Critic’s Corner: Sandler can’t “Manage” to please audiences

By Molly Bayrd
Arts Editor


Friday, April 18, 2003

Adam Sandler has all of his bases covered. No film he makes from this point on in his career can be as unequivocally terrible as “Little Nicky” or as profoundly awful as “The Waterboy.” That said, his most recent endeavor, “Anger Management,” though not his worst picture, is certainly not his best.

In “Management,” Sandler plays the unhealthily apathetic Dave Buznik, a man whose unresolved childhood confrontations and indecisive behaviors have left him the target of his abusive boss’s incessant scapegoating, and have severely impeded the progress of his relationship with Linda, a kindhearted poet.

Dave’s infallible passivity comes to a head when a misunderstanding with a flight attendant lands him in court, where he is sentenced to 20 hours of anger management therapy with the unorthodox psychologist Buddy Rydell (played by Jack Nicholson). Dave approaches his anger management treatment with cynicism, and his un-remedied inability to express his anger soon lands him in more trouble – and with an extended commitment to Dr. Rydell’s questionable “full immersion” tactics.

Rydell’s “full immersion” session begins when he moves into Dave’s apartment and proceeds to spend every waking moment with a visibly embarrassed Dave. Between breaking plates, yelling and forcing Dave to use the phrase “exploding in my pants” during an experimental bar “pick-up,” Rydell’s unconventional therapy begins to have a positive impact on his patient’s sedate facade. The rest, as they say, is history.

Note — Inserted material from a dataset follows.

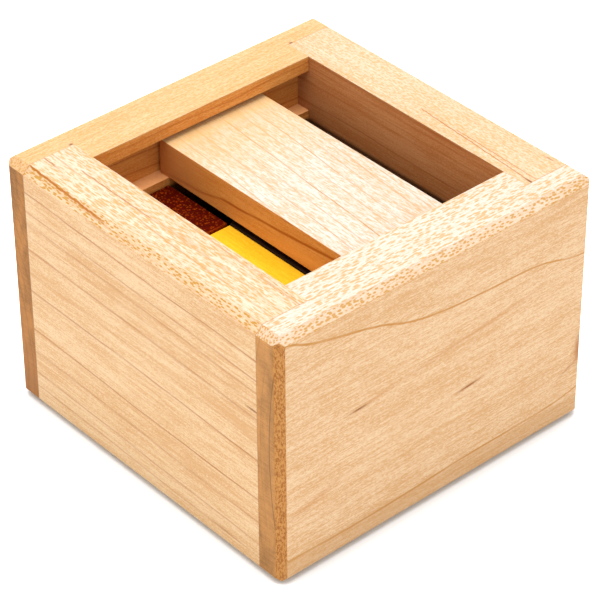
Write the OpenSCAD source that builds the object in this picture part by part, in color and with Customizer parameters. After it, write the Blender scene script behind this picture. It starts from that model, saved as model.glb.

Though Sandler appears more laid-back and slightly more serious than he has in previous films (not including the 2002 drama “Punch Drunk Love”), it is Nicholson, unsurprisingly, who carries “Management.” His facial expressions and delivery are unexpectedly hilarious, even during seemingly banal lines such as, “Your temper is the one thing you can’t get rid of by losing it.” The entire movie is saturated with Nicholson’s theatrical genius.

Marisa Tomei, who plays the sweet and patient Linda, is overqualified for the part. With her short but impressive résumé (including “My Cousin Vinny” and “In the Bedroom”), she seems somewhat out of place among the rest of the conventionally comedic cast. Her underdeveloped character, along with a slew of ineffective cameos (only those appearances by Bobby Knight and John McEnroe elicited laughter from the audience), is one of the primary reasons why “Management” falls short of the mark.

Furthermore, the film relies too heavily upon cliché, been-there-done-that material (Dave proposes to Linda using the scoreboard at a Yankees game). The pair’s romance is so inundated with sentimentality that it overshadows several darker, more comical motifs.

John Turturro, as Dave’s group therapy “anger ally,” is severely underused; those who have seen “The Big Lebowski” know that Turturro, though sometimes frightening, is capable of handling comedy with curious finesse.

With the promising combination of the audience-beloved Sandler and the accomplished Nicholson, one would expect that “Management” would deliver far more laughs than it actually does. Seeing the two actors sing the “West Side Story” ballad “I Feel Pretty” is one duet that viewers will appreciate, but there are ultimately too few laughs in “Anger Management” to sustain any substantial audience appreciation.